Toward morphologically induced anisotropy in thermally hysteretic dielectric properties of vanadium dioxide

Abstract

The Bruggeman homogenization formalism was used to numerically investigate the dielectric properties of a columnar thin film (CTF) made from vanadium dioxide. For visible and near-infrared wavelengths, the CTF is electromagnetically equivalent to a homogeneous orthorhombic material. Over the 58–72 °C temperature range, the eigenvalues of the CTF’s relative permittivity dyadic are highly sensitive to temperature and vary according to whether the CTF is being heated or cooled.
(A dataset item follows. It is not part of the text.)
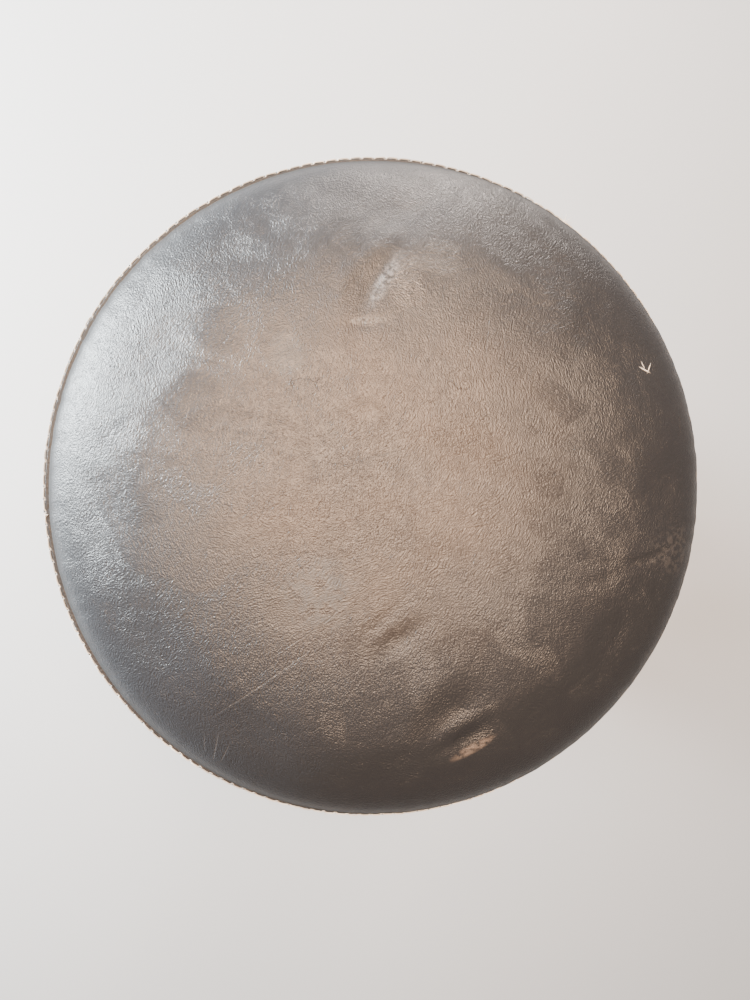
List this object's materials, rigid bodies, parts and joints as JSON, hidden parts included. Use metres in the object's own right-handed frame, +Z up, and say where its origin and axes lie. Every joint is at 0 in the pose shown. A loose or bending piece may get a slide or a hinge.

The anisotropy revealed through the eigenvalues and the anisotropy of the associated hysteresis were investigated in relation to temperature for CTFs of different porosities and columnar cross sections. When the free-space wavelength is 800 nm, the CTF is a dissipative dielectric material that exhibits temperature-dependent anisotropy and anisotropic hysteresis. In contrast, when the free-space wavelength is 1550 nm, the CTF can be a dissipative dielectric material, a hyperbolic material, or a metal-like material, depending on the temperature and the porosity of the CTF. As the porosity of the CTF decreases from 0.55 to 0.3, the anisotropy of the CTF becomes more pronounced, as does the anisotropy of the hysteresis. Only relatively modest variations in anisotropy and hysteresis arise in response to varying the columnar cross-sectional shape, as compared to the variations induced by varying the porosity.